AIM: Your task is to copy a single run of lines that starts at the line with "base_ring();" and stops at the line with "depsgraph = bpy.context.evaluated_depsgraph_get()", keeping both ends. Copy nothing else.

INFORMATION PROVIDED:
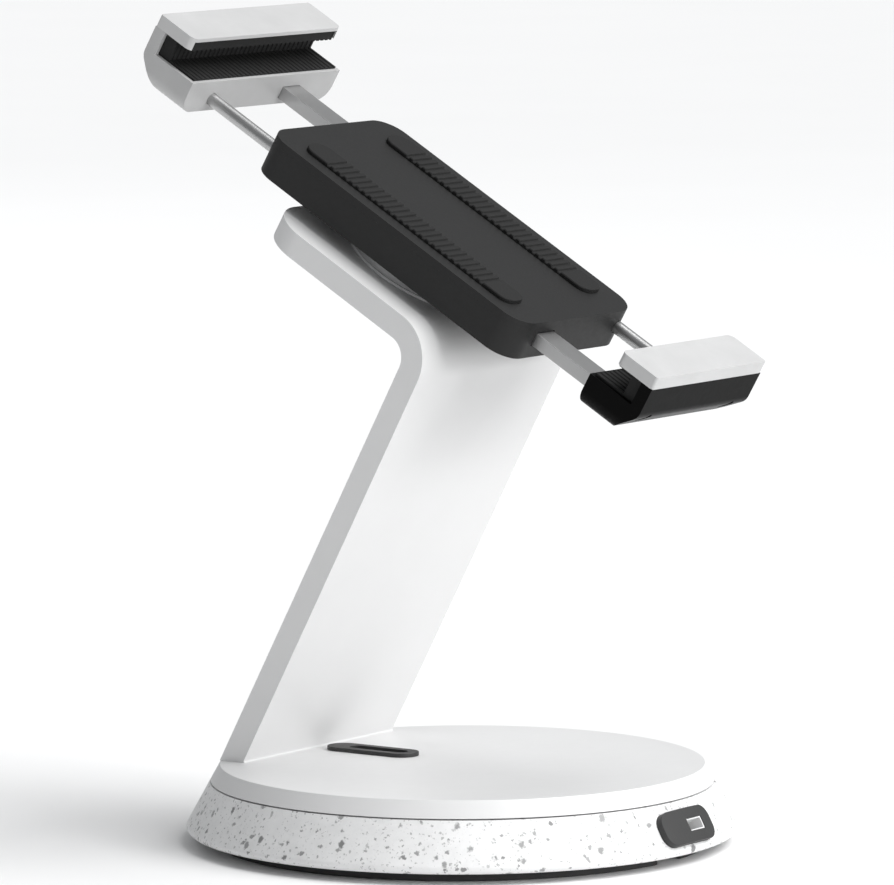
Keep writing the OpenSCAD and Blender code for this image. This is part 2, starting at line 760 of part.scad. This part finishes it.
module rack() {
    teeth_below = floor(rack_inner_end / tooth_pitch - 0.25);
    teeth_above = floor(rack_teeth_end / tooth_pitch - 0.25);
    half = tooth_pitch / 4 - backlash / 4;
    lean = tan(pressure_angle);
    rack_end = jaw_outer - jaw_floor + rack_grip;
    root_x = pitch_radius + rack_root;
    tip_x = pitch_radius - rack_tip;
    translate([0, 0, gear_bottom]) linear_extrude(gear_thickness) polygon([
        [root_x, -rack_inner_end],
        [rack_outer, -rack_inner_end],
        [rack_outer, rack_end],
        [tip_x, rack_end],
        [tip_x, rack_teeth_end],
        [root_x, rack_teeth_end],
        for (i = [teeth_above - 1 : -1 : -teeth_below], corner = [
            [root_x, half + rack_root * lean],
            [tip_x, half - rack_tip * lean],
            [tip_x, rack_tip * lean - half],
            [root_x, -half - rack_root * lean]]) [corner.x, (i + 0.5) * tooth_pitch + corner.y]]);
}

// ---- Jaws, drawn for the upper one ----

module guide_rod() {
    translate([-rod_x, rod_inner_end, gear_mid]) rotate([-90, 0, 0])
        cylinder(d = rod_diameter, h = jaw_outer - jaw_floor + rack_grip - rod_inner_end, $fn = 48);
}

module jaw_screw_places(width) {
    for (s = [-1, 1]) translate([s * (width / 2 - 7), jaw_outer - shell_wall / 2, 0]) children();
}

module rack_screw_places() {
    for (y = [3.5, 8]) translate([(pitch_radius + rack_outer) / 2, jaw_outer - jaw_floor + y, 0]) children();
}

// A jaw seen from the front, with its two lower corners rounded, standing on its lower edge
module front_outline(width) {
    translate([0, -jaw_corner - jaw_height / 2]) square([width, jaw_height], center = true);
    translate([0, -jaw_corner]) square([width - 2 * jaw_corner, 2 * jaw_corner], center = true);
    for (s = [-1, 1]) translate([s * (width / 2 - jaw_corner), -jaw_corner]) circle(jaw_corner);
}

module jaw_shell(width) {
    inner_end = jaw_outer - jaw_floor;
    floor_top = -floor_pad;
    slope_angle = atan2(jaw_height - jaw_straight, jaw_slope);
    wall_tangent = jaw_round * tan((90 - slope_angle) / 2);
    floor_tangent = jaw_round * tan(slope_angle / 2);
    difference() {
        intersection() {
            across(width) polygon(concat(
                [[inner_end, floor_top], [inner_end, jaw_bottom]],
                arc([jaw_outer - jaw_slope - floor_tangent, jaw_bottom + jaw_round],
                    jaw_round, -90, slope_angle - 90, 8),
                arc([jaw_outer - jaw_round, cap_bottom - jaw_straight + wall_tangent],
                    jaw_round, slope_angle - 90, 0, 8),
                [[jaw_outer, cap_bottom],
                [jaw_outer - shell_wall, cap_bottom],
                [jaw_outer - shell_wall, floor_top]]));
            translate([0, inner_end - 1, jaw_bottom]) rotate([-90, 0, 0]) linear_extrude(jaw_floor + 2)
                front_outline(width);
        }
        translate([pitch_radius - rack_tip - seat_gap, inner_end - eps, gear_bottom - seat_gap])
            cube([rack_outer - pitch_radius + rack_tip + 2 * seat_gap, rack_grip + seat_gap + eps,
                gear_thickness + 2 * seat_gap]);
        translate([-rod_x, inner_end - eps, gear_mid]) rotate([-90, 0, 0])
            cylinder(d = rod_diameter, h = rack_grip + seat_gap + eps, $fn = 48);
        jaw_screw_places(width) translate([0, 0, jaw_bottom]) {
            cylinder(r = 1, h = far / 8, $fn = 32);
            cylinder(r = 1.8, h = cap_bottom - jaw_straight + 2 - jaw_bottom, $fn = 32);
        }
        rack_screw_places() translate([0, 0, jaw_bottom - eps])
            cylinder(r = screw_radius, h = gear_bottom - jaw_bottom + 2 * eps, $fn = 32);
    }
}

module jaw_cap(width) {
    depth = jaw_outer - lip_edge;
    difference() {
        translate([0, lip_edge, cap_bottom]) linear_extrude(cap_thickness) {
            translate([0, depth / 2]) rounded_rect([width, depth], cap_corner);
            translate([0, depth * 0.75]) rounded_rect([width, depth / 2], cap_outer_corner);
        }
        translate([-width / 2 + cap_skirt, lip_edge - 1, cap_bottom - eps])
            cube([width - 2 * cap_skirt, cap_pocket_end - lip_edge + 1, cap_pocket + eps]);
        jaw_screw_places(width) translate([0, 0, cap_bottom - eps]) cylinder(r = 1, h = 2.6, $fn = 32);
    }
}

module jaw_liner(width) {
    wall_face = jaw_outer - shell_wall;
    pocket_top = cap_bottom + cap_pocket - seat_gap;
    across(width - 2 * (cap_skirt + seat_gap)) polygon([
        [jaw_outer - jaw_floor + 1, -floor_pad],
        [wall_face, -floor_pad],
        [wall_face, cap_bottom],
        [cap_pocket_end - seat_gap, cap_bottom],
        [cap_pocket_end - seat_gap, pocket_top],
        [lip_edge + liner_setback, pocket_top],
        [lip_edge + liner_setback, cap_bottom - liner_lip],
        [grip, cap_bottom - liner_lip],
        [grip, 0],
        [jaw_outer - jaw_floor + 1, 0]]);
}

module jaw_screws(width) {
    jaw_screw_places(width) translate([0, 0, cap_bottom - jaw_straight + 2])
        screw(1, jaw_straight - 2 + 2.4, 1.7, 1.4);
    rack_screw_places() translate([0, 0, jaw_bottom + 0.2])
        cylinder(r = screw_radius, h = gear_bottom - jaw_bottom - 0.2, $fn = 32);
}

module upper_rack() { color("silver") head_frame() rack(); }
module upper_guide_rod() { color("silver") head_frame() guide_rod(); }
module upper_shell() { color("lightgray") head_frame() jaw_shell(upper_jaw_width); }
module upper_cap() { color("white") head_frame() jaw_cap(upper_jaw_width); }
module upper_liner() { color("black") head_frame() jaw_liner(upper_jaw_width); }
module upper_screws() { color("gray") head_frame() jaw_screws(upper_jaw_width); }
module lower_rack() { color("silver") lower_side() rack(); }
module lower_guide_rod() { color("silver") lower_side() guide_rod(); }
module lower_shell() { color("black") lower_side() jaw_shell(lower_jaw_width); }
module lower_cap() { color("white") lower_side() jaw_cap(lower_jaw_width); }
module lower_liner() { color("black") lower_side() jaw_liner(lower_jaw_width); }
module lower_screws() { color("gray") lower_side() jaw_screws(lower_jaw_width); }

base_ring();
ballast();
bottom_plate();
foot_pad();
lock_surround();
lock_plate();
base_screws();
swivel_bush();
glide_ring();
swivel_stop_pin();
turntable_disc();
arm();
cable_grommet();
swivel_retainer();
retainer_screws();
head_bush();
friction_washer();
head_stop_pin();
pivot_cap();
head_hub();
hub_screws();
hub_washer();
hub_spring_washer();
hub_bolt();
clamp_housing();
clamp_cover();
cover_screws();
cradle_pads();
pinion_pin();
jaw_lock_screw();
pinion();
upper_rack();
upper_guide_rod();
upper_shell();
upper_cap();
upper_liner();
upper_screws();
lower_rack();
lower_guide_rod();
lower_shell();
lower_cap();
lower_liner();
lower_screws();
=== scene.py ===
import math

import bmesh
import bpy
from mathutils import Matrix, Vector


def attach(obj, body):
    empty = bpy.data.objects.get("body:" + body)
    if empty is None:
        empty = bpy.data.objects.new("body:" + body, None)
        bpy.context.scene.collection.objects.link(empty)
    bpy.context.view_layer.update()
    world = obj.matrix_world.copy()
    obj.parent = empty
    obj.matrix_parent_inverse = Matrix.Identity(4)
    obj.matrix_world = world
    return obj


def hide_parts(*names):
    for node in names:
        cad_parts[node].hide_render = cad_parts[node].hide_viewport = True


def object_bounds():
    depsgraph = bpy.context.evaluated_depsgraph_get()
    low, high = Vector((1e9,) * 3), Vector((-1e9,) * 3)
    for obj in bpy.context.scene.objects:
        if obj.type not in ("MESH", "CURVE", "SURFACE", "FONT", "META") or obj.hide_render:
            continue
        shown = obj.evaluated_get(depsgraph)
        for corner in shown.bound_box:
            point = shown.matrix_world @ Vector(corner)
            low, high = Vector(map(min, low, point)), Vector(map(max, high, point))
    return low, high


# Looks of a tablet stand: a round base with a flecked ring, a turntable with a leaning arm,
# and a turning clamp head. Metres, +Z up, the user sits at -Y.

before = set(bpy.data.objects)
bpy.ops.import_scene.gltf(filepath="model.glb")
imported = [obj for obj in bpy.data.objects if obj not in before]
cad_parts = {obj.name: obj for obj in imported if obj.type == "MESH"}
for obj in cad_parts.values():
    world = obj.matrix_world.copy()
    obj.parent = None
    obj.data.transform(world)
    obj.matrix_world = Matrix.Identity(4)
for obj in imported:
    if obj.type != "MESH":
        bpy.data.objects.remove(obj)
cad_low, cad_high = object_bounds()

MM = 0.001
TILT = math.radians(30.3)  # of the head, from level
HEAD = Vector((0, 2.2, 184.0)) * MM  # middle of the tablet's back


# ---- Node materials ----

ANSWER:
base_ring();
ballast();
bottom_plate();
foot_pad();
lock_surround();
lock_plate();
base_screws();
swivel_bush();
glide_ring();
swivel_stop_pin();
turntable_disc();
arm();
cable_grommet();
swivel_retainer();
retainer_screws();
head_bush();
friction_washer();
head_stop_pin();
pivot_cap();
head_hub();
hub_screws();
hub_washer();
hub_spring_washer();
hub_bolt();
clamp_housing();
clamp_cover();
cover_screws();
cradle_pads();
pinion_pin();
jaw_lock_screw();
pinion();
upper_rack();
upper_guide_rod();
upper_shell();
upper_cap();
upper_liner();
upper_screws();
lower_rack();
lower_guide_rod();
lower_shell();
lower_cap();
lower_liner();
lower_screws();
=== scene.py ===
import math

import bmesh
import bpy
from mathutils import Matrix, Vector


def attach(obj, body):
    empty = bpy.data.objects.get("body:" + body)
    if empty is None:
        empty = bpy.data.objects.new("body:" + body, None)
        bpy.context.scene.collection.objects.link(empty)
    bpy.context.view_layer.update()
    world = obj.matrix_world.copy()
    obj.parent = empty
    obj.matrix_parent_inverse = Matrix.Identity(4)
    obj.matrix_world = world
    return obj


def hide_parts(*names):
    for node in names:
        cad_parts[node].hide_render = cad_parts[node].hide_viewport = True


def object_bounds():
    depsgraph = bpy.context.evaluated_depsgraph_get()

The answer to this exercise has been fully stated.